**Provided information**.
__________________________________________________

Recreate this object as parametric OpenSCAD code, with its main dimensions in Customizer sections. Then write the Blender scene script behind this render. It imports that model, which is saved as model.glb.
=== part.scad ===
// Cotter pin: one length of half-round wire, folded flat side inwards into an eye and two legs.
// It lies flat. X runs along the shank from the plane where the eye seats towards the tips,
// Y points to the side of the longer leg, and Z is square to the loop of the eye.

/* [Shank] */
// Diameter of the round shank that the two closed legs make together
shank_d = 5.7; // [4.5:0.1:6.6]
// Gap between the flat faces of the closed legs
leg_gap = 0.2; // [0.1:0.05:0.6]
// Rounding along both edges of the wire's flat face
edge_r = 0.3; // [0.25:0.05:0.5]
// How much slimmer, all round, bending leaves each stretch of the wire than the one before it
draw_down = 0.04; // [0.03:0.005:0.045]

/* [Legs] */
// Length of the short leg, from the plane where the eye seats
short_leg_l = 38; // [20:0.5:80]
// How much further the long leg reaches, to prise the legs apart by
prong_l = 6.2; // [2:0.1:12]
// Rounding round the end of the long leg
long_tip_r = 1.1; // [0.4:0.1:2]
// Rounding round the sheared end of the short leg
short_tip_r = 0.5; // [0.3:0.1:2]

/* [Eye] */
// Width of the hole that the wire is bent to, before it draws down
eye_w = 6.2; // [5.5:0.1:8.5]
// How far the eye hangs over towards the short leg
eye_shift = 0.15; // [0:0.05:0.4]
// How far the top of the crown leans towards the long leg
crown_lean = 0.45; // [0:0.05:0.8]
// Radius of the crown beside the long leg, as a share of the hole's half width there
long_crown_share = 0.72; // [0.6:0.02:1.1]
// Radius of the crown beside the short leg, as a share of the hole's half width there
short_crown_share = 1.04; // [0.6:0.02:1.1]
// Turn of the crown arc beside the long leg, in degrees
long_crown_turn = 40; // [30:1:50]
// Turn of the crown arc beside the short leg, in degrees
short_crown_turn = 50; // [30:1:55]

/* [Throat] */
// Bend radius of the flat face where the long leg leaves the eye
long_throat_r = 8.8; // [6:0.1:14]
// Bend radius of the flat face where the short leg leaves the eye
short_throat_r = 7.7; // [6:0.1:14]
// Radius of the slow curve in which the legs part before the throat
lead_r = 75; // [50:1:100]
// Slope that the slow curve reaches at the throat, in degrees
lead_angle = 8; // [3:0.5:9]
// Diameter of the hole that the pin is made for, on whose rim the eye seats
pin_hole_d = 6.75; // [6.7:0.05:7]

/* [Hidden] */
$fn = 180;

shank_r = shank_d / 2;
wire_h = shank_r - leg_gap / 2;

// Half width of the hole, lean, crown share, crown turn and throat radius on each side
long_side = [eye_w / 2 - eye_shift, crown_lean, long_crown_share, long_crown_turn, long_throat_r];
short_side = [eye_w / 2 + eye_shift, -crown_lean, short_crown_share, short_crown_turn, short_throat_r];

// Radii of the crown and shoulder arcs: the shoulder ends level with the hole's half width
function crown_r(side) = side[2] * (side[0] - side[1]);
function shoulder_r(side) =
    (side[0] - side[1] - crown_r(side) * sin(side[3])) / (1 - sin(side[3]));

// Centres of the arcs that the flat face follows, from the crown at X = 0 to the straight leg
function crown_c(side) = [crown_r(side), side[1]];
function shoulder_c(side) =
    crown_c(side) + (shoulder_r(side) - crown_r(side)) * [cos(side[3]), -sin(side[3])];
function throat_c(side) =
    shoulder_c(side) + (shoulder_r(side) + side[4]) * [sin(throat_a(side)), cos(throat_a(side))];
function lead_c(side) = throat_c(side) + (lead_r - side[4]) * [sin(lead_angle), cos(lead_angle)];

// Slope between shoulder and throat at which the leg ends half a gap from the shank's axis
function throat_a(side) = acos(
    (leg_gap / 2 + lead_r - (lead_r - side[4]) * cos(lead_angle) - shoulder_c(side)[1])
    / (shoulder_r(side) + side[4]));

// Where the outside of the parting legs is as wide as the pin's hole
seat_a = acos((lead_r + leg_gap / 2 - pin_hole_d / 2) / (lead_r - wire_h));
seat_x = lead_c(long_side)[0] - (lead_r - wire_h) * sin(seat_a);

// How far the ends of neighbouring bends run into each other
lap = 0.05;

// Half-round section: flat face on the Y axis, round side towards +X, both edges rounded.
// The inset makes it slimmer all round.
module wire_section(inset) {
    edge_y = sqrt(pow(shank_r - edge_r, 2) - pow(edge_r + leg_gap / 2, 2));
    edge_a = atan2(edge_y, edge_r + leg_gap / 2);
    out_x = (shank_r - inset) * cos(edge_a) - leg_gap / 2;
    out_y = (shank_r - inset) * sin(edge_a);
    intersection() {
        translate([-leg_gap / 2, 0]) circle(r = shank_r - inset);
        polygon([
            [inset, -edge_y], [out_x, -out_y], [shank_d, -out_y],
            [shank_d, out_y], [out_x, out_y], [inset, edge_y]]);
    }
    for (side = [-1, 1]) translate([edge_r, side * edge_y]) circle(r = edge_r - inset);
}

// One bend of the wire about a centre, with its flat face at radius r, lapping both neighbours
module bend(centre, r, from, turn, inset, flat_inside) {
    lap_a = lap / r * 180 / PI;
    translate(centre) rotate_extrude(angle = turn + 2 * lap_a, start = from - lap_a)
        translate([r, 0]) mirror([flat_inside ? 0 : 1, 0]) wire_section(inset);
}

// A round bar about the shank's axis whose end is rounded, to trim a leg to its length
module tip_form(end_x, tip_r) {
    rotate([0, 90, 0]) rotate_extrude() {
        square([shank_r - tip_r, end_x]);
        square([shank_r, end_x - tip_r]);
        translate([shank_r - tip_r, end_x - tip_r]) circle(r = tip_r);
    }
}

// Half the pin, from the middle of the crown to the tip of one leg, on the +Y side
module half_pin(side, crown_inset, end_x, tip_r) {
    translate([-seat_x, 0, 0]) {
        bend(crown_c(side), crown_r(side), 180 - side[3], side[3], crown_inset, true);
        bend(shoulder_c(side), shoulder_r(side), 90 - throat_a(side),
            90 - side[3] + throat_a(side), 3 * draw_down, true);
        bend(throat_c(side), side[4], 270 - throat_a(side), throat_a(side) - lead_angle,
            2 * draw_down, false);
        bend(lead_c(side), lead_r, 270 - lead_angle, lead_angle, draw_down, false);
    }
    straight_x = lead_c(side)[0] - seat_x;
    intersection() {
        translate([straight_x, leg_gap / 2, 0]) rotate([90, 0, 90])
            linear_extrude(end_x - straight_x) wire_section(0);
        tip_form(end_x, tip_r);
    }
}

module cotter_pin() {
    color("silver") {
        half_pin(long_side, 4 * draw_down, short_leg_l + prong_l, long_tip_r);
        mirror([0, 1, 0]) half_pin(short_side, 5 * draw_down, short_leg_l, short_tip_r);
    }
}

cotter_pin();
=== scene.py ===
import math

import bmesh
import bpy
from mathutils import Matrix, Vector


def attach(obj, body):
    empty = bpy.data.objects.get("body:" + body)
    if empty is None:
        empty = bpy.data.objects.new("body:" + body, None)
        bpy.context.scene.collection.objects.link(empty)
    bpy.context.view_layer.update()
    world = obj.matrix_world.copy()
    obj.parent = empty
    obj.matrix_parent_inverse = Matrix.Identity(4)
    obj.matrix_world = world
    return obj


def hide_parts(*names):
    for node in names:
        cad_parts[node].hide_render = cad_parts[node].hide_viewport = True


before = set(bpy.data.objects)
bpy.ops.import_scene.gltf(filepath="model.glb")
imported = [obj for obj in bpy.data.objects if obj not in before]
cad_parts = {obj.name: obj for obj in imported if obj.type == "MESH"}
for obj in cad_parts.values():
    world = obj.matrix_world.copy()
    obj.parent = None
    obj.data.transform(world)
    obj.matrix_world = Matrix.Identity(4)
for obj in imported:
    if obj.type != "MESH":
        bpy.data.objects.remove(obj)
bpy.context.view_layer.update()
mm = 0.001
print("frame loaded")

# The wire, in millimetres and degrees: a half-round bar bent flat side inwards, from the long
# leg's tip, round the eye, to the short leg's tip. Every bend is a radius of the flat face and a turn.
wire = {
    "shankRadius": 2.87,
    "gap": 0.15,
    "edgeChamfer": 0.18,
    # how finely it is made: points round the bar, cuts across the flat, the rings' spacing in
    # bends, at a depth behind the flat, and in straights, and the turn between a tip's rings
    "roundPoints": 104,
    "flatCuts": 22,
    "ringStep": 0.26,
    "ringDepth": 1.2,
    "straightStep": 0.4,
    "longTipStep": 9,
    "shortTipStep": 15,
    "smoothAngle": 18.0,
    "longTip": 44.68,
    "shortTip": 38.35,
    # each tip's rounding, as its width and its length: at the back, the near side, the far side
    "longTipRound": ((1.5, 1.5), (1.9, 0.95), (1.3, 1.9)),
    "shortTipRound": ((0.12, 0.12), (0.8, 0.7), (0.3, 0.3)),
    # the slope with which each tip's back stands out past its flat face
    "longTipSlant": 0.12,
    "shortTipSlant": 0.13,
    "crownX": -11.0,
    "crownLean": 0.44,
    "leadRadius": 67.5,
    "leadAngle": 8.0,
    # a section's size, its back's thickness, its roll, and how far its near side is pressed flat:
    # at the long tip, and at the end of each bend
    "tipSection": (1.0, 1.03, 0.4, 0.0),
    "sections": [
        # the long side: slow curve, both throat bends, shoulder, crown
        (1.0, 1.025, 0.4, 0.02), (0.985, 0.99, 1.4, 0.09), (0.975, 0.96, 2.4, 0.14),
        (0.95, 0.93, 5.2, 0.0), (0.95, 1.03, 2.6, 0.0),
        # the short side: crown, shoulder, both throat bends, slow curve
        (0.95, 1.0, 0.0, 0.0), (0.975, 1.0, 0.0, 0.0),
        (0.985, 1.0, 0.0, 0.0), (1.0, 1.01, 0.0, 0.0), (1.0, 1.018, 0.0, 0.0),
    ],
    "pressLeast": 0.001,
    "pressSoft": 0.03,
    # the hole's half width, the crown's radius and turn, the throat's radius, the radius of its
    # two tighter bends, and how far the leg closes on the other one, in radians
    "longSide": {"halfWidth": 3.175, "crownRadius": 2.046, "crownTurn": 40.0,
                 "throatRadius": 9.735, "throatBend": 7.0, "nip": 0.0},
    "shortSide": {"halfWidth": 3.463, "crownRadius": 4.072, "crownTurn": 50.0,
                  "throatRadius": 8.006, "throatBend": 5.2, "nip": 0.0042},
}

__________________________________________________

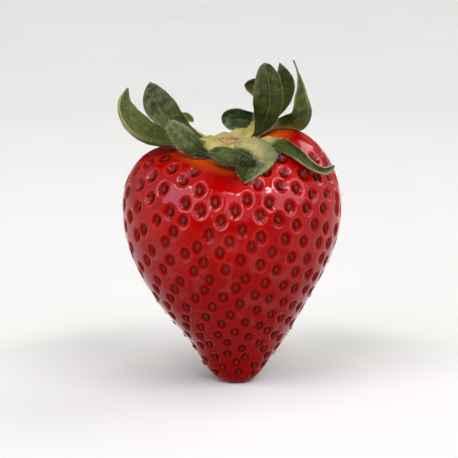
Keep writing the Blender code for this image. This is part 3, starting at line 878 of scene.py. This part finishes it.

__________________________________________________

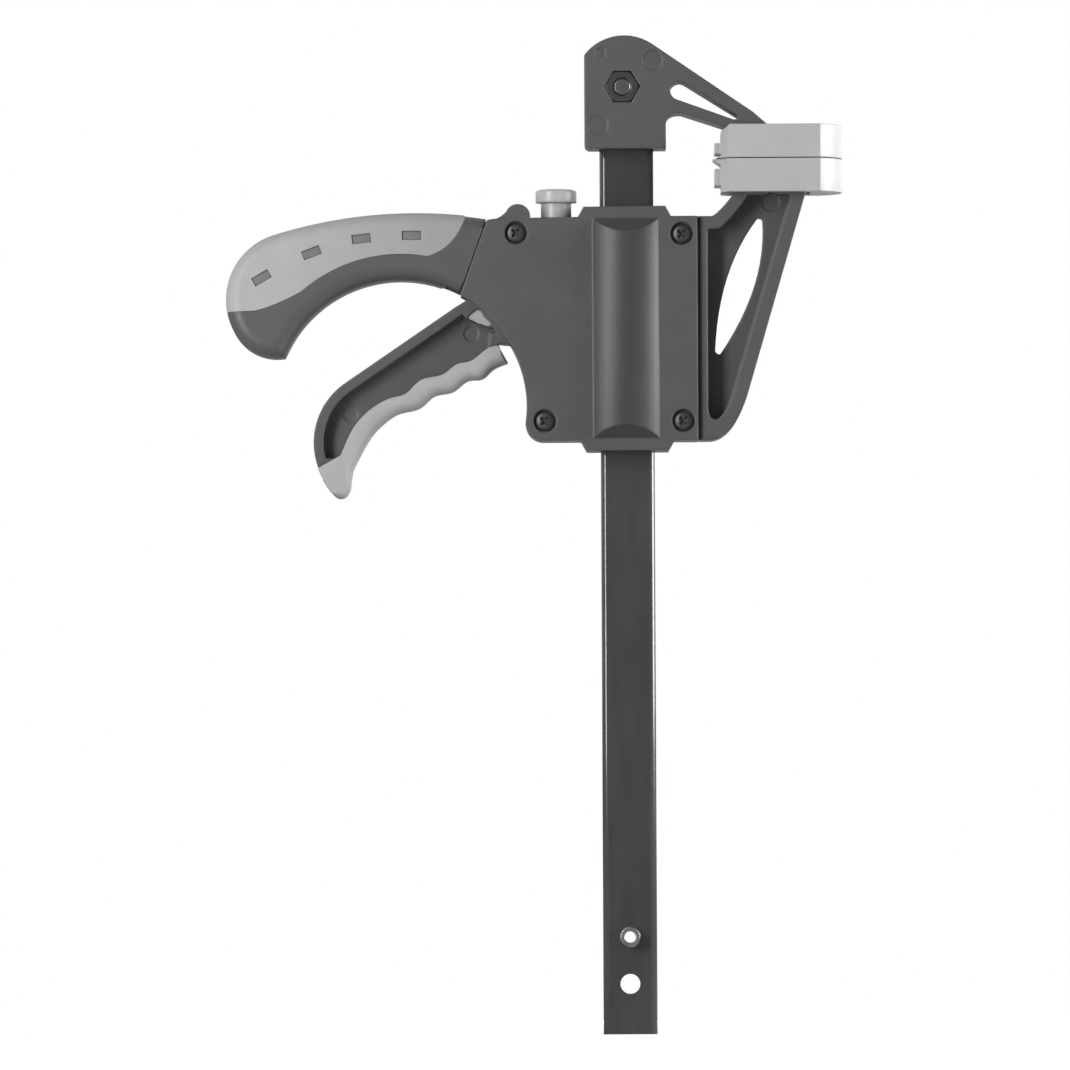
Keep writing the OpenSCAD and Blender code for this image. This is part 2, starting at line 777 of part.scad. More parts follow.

__________________________________________________

**What is expected**.
Reproduce, without alteration, solely the lines beginning at the line that includes "Recreate this object" and ending at the line that includes "short_tip_r = 0.5; // [0.3:0.1:2]", both lines included.

**Completed exercise**.
Recreate this object as parametric OpenSCAD code, with its main dimensions in Customizer sections. Then write the Blender scene script behind this render. It imports that model, which is saved as model.glb.
=== part.scad ===
// Cotter pin: one length of half-round wire, folded flat side inwards into an eye and two legs.
// It lies flat. X runs along the shank from the plane where the eye seats towards the tips,
// Y points to the side of the longer leg, and Z is square to the loop of the eye.

/* [Shank] */
// Diameter of the round shank that the two closed legs make together
shank_d = 5.7; // [4.5:0.1:6.6]
// Gap between the flat faces of the closed legs
leg_gap = 0.2; // [0.1:0.05:0.6]
// Rounding along both edges of the wire's flat face
edge_r = 0.3; // [0.25:0.05:0.5]
// How much slimmer, all round, bending leaves each stretch of the wire than the one before it
draw_down = 0.04; // [0.03:0.005:0.045]

/* [Legs] */
// Length of the short leg, from the plane where the eye seats
short_leg_l = 38; // [20:0.5:80]
// How much further the long leg reaches, to prise the legs apart by
prong_l = 6.2; // [2:0.1:12]
// Rounding round the end of the long leg
long_tip_r = 1.1; // [0.4:0.1:2]
// Rounding round the sheared end of the short leg
short_tip_r = 0.5; // [0.3:0.1:2]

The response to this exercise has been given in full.